● **TASK BRIEF**: Please copy the lines below exactly, from the first one through the line showing "self.rows.append((x, y, z, grain))".

+---+

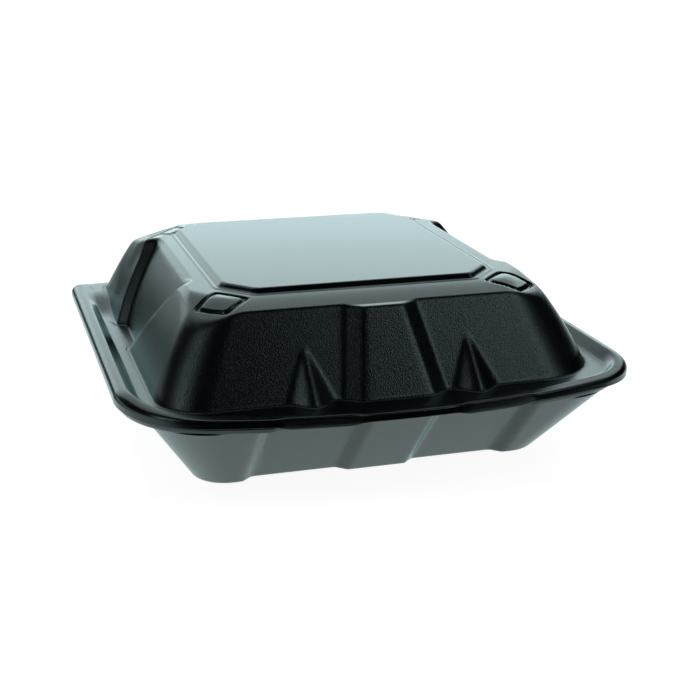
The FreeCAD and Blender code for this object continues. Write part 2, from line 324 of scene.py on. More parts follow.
class Skin:
    """Rows of points round the ring of columns, gathered into one closed mesh."""

    def __init__(self, columns: Columns) -> None:
        """Starts a skin on a ring of columns."""
        self.columns = columns
        self.rows: list[tuple[Array, Array, Array, Array]] = []

    def add(self, x: Array, y: Array, z: Array, grain: Array | float) -> None:
        """Adds rows of points; each argument is one row or a stack of rows, in millimetres."""
        x, y, z, grain = np.broadcast_arrays(*np.atleast_2d(x, y, z, grain))
        self.rows.append((x, y, z, grain))

    def bridge(
        self, start: Plan, end: Plan, cells: int, height: Height, grain: float
    ) -> None:
        """Adds the rows between two outlines.

        Args:
            start: X and Y of the outline that the rows come from; its last row counts.
            end: The same of the outline that they go to.
            cells: How many cells the gap has.
            height: Height over a point.
            grain: The rows' grain.
        """
        part = np.linspace(0, 1, cells + 1)[1:-1, None]
        x, y = (between(a[-1:], b, part) for a, b in zip(start, end))
        self.add(x, y, height(x, y), grain)

    def rings(self, plan: Octagon, growths: Sequence[float], height: Height, grain: float) -> None:
        """Adds one row on a panel's outline for each growth."""
        for growth in growths:
            x, y = self.columns.panel(plan, growth)
            self.add(x, y, height(x, y), grain)

    def stacked(self) -> tuple[Array, Array, Array, Array]:
        """All rows as four arrays of rows by columns."""
        x, y, z, grain = (np.concatenate([r[i] for r in self.rows]) for i in range(4))
        return x, y, z, grain


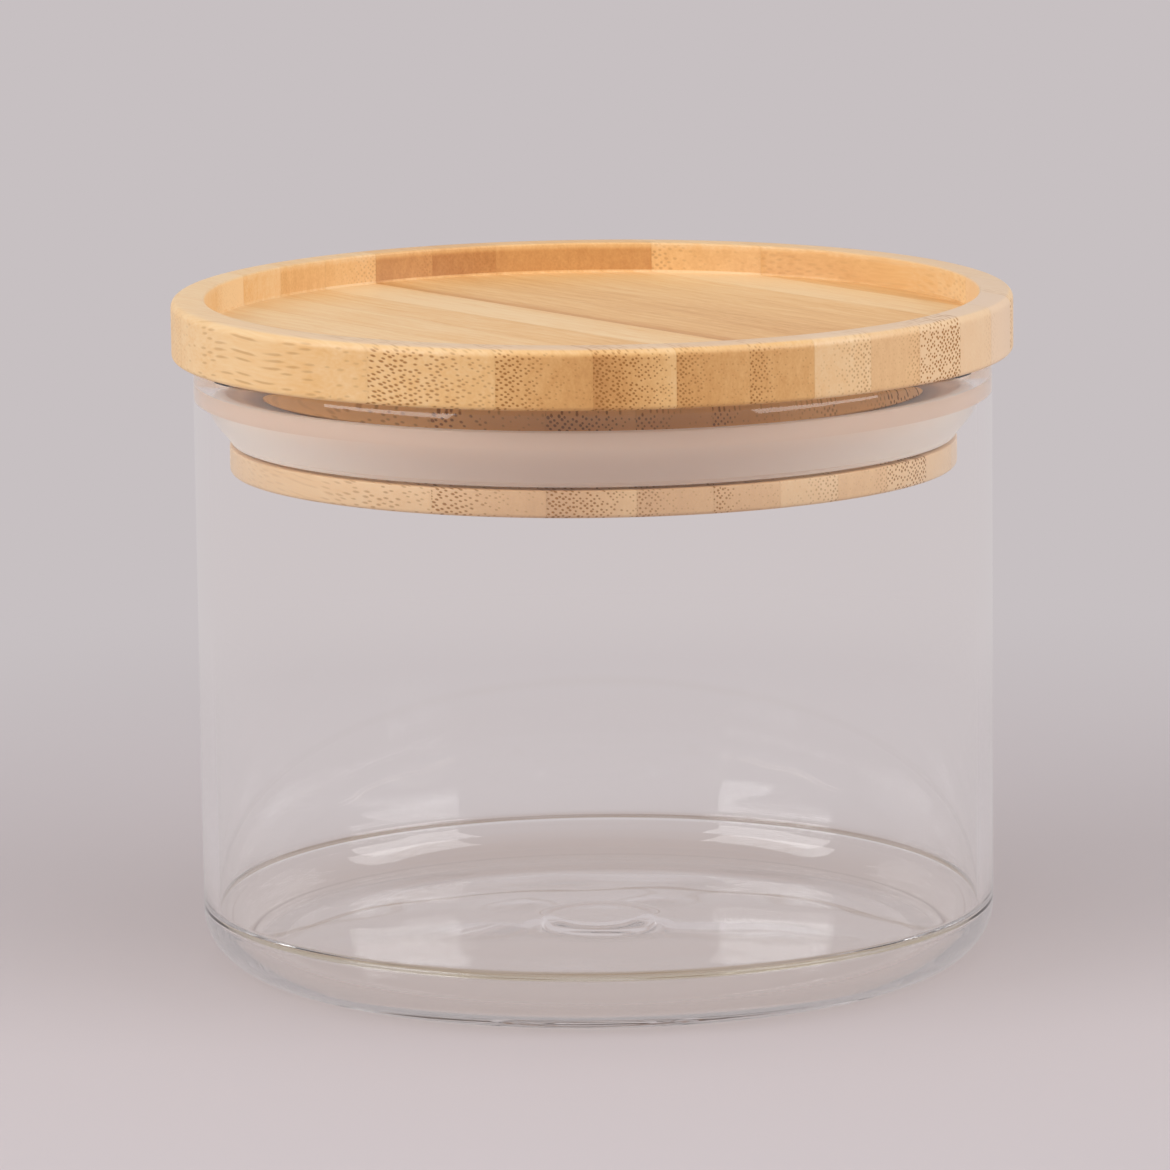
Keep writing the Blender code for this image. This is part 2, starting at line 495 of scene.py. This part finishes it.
def fibre_spots(group, given, spot, axes):
    """The spots as the fibres run: along X, with a little lean, wandering from side to side."""
    seed = given["Seed"]
    start = sums(group, "MULTIPLY", seed, drift_stride)
    along = sums(group, "MULTIPLY_ADD", axes["X"], drift_turns, start)
    inputs = {"W": along, "Scale": 1.0, "Detail": 2.0}
    drift = add(group, "ShaderNodeTexNoise", inputs, noise_dimensions="1D").outputs["Color"]
    sway = vectors(group, "SUBTRACT", drift, (0.5, 0.5, 0.5))
    sway = vectors(group, "MULTIPLY", sway, sway_size)
    climb = sums(group, "MULTIPLY", axes["X"], given["Lean"])
    lean = add(group, "ShaderNodeCombineXYZ", {2: climb}).outputs[0]
    swayed = vectors(group, "ADD", vectors(group, "ADD", spot, lean), sway)
    shift = add(group, "ShaderNodeCombineXYZ", {0: seed, 1: seed, 2: seed}).outputs[0]
    return vectors(group, "ADD", swayed, shift)


def stretched(group, spots, lengths):
    """The spots in cells of these lengths."""
    return vectors(group, "MULTIPLY", spots, tuple(millimetres / length for length in lengths))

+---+

● **RESULT**:
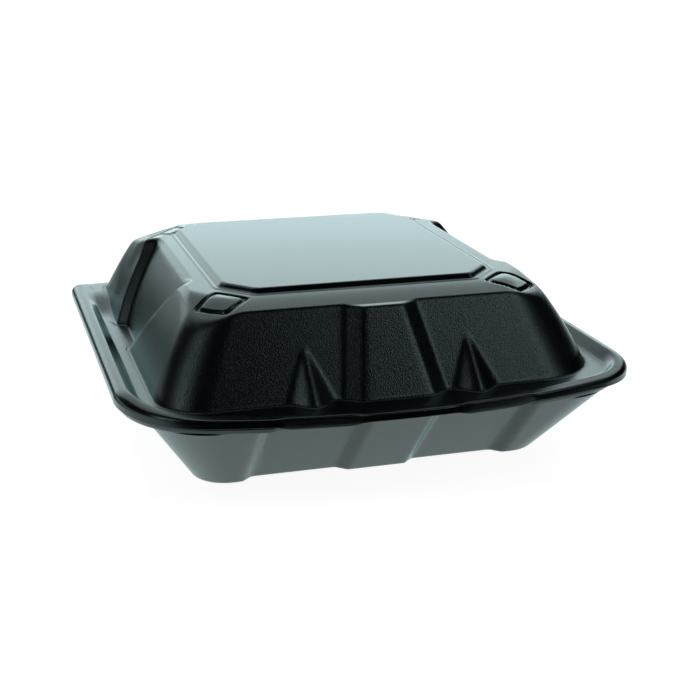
The FreeCAD and Blender code for this object continues. Write part 2, from line 324 of scene.py on. More parts follow.
class Skin:
    """Rows of points round the ring of columns, gathered into one closed mesh."""

    def __init__(self, columns: Columns) -> None:
        """Starts a skin on a ring of columns."""
        self.columns = columns
        self.rows: list[tuple[Array, Array, Array, Array]] = []

    def add(self, x: Array, y: Array, z: Array, grain: Array | float) -> None:
        """Adds rows of points; each argument is one row or a stack of rows, in millimetres."""
        x, y, z, grain = np.broadcast_arrays(*np.atleast_2d(x, y, z, grain))
        self.rows.append((x, y, z, grain))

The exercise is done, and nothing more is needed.